Si je prends selon ce point de vue, le principe que « le gagnant prend tout », je dirais alors plutôt le contraire : le gagnant jette tout.
Il me suffit de comparer l'attitude toute inaugurale de Pic de la Mirandole avec celle de Descartes un peu plus tard. Pour La Mirandole, si des hommes intelligents se sont donné la peine d'énoncer des pensées complexes et profondes, et s'ils ont convaincu d'autres hommes qui ne sont apparemment pas des idiots, il importe moins d'opposer ce qu'elles peuvent avoir de contradictoire et de les réfuter, que de les comprendre.
Si à l'aide de nos jeux de langage respectifs, nous tenons des propos contradictoires, c'est que nous sommes limités pour en tirer toutes les possibilités, pourrais-je lui faire dire en le tirant un peu trop vers Wittgenstein. En somme, il sort du dogmatisme par l'autre bout : ne confondons pas règle et vérité.
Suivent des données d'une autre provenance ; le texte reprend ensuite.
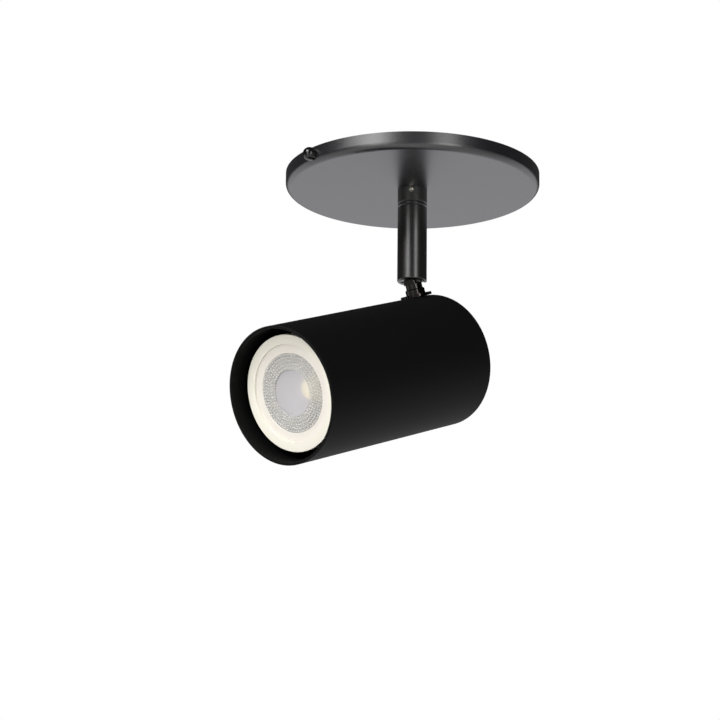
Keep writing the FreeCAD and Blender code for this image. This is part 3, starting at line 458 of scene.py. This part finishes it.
bpy.ops.object.select_all(action="DESELECT")
bpy.ops.mesh.primitive_plane_add(size=FLOOR_SIZE, location=(0, 0, FLOOR_LEVEL))
floor = bpy.context.object
floor.name = "studio_floor"
floor_paint = finish_of("pale studio floor", "#DCDCDA", 0.8)
floor_ray = add_node(floor_paint, "ShaderNodeLightPath").outputs
floor_place = add_node(floor_paint, "ShaderNodeTexCoord").outputs["Object"]
floor_rise = brighter_away(floor_paint, floor_place, dim_at=-0.1, bright_at=0.5, dimmest=0.0)
floor_mirrored = join_values(floor_paint, "MULTIPLY", floor_ray["Is Glossy Ray"], floor_rise)
floor_white = join_values(floor_paint, "MAXIMUM", floor_ray["Is Camera Ray"], floor_mirrored)
floor_glow = add_node(
    floor_paint, "ShaderNodeEmission", Color=chart("#FAFAFF"), Strength=FLOOR_GLOW
)
floor_mix = add_node(
    floor_paint,
    "ShaderNodeMixShader",
    links=[
        (0, floor_white),
        (1, floor_paint.node_tree.nodes["Principled BSDF"].outputs["BSDF"]),
        (2, floor_glow.outputs["Emission"]),
    ],
)
floor_output = floor_paint.node_tree.nodes["Material Output"]
floor_paint.node_tree.links.new(floor_mix.outputs["Shader"], floor_output.inputs["Surface"])
floor.data.materials.append(floor_paint)
print("floor", FLOOR_LEVEL, "m below the ceiling")

# %% World
MIRRORED_WORLD = 0.06

world = bpy.data.worlds.new("white studio")
bpy.context.scene.world = world
world.use_nodes = True
background = world.node_tree.nodes["Background"]
direction = add_node(world, "ShaderNodeTexCoord").outputs["Generated"]
brightness = brighter_away(world, direction, dim_at=-0.25, bright_at=0.55, dimmest=0.45)
world_ray = add_node(world, "ShaderNodeLightPath").outputs
unmirrored = add_node(
    world,
    "ShaderNodeMapRange",
    links=[("Value", world_ray["Is Glossy Ray"])],
    To_Min=1.0,
    To_Max=MIRRORED_WORLD,
)
shining = join_values(world, "MULTIPLY", brightness, unmirrored.outputs["Result"])
seen = join_values(world, "MAXIMUM", world_ray["Is Camera Ray"], shining)
background.inputs["Color"].default_value = (1, 1, 1, 1)
world.node_tree.links.new(seen, background.inputs["Strength"])
print("world made, mirrored at", MIRRORED_WORLD)

# %% [markdown]
# ## Soft boxes
#
# Two tall soft boxes stand left and right of the camera. On the round stem each of them becomes
# one soft upright band, as in the photograph. A third one stands high up on the side where the
# head points and lights the white lamp; the head's own side is turned away and stays dark.

# %% Lamps of the studio
SOFT_BOX_DISTANCE = 1.2
SOFT_BOX_TARGET = Vector((0, 0, -0.07))


def soft_box(name, azimuth, elevation, width, height, power):
    """A rectangular area lamp that looks at the middle of the object; angles in degrees."""
    turn, rise = math.radians(azimuth), math.radians(elevation)
    offset = Vector(
        (math.cos(turn) * math.cos(rise), math.sin(turn) * math.cos(rise), math.sin(rise))
    )
    light = bpy.data.lights.new(name, "AREA")
    light.shape = "RECTANGLE"
    light.size, light.size_y = width, height
    light.energy = power
    lamp = bpy.data.objects.new(name, light)
    bpy.context.collection.objects.link(lamp)
    lamp.location = SOFT_BOX_TARGET + offset * SOFT_BOX_DISTANCE
    lamp.rotation_euler = (-offset).to_track_quat("-Z", "Y").to_euler()
    lamp.visible_camera = False
    return lamp


soft_boxes = [
    soft_box("left soft box", CAMERA_SIDE - 32, 6, width=0.42, height=0.9, power=4.3),
    soft_box("right soft box", CAMERA_SIDE + 29, 6, width=0.36, height=0.9, power=5.0),
    soft_box("lamp soft box", CAMERA_SIDE - 42, 38, width=0.70, height=0.50, power=11.5),
]
print("soft boxes:", [lamp.name for lamp in soft_boxes])

# %% [markdown]
# ## The camera
#
# The camera stands where the photograph was taken from, below the ceiling and a little over a
# metre away, with a long lens. Its place is given as a distance and a drop from the canopy, and
# its aim as a turn to the side, a rise, and a slight lean.

# %% Camera
CAMERA_DISTANCE = 1.0580
CAMERA_DROP = 0.3714
CAMERA_TURN = math.radians(-1.252)
CAMERA_RISE = math.radians(15.007)
CAMERA_LEAN = math.radians(0.636)
CAMERA_LENS_MM = 121.97
SENSOR_MM = 36

ahead = Vector(
    (
        math.sin(CAMERA_TURN) * math.cos(CAMERA_RISE),
        math.cos(CAMERA_TURN) * math.cos(CAMERA_RISE),
        math.sin(CAMERA_RISE),
    )
)
right = Vector((math.cos(CAMERA_TURN), -math.sin(CAMERA_TURN), 0.0))
up = right.cross(ahead)
right_leant = right * math.cos(CAMERA_LEAN) + up * math.sin(CAMERA_LEAN)
up_leant = up * math.cos(CAMERA_LEAN) - right * math.sin(CAMERA_LEAN)
facing = Matrix((right_leant, up_leant, -ahead)).transposed().to_4x4()
round_the_lamp = Matrix.Rotation(CAMERA_AZIMUTH + math.pi / 2, 4, "Z")
stand = Matrix.Translation((0, -CAMERA_DISTANCE, -CAMERA_DROP))

camera_data = bpy.data.cameras.new("photo camera")
camera_data.lens = CAMERA_LENS_MM
camera_data.sensor_width = SENSOR_MM
camera_data.sensor_fit = "HORIZONTAL"
camera = bpy.data.objects.new("photo camera", camera_data)
bpy.context.collection.objects.link(camera)
camera.matrix_world = round_the_lamp @ stand @ facing
bpy.context.scene.camera = camera
bpy.context.scene.view_settings.view_transform = "Standard"
print("camera at", tuple(round(value, 3) for value in camera.location))
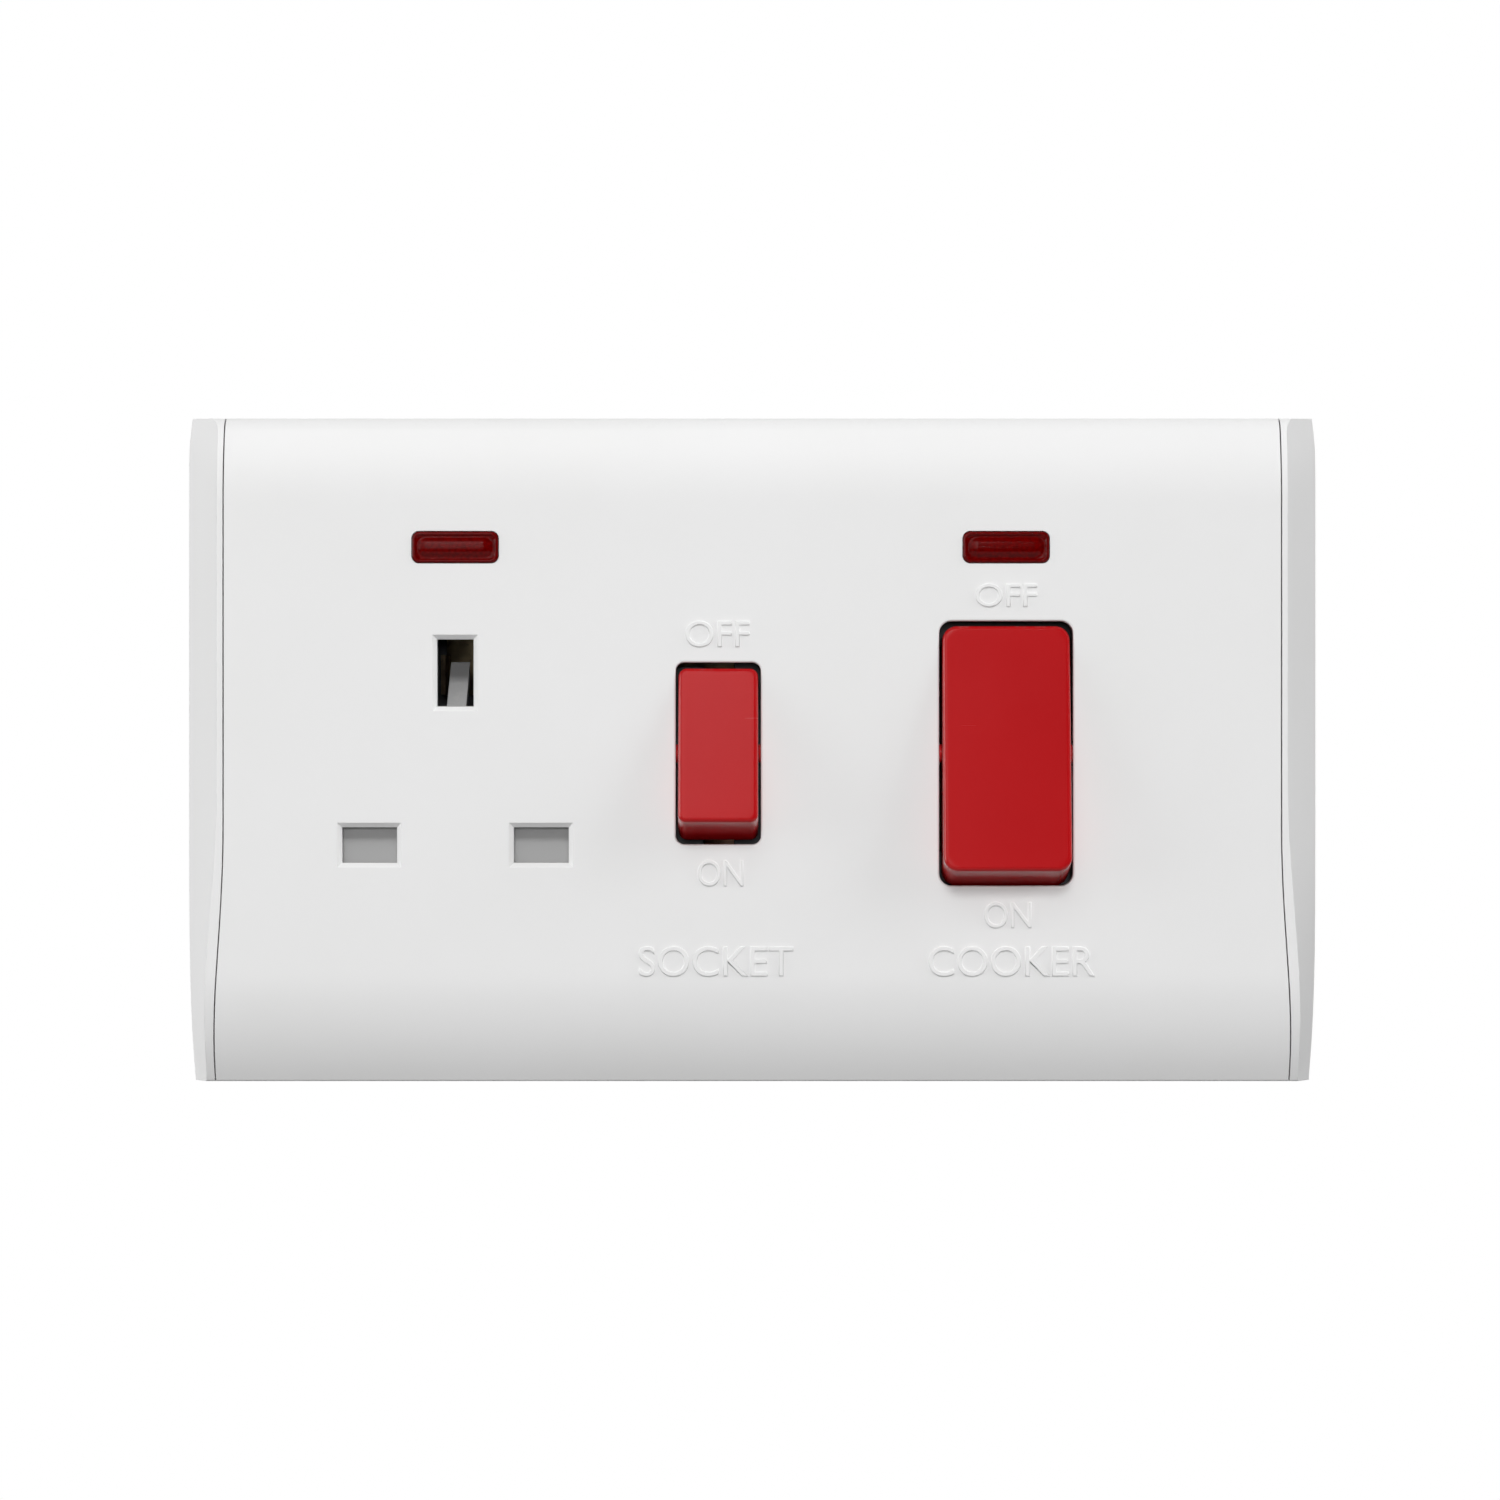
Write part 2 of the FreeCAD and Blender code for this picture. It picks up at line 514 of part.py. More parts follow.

Le résultat conduit finalement à un questionnement simple, quoique profond : « 2x2=4 », est-ce une règle, une vérité ou un calcul ?
On peut aisément observer qu'on l'apprend comme une règle, qu'on le tient pour vrai quand on parvient à exécuter la règle comme un réflexe, et qu'on ne le comprend que comme un calcul. C'est ainsi qu'on peut aborder le doute cartésien, qui revient à un nettoyage par le vide dans la pensée.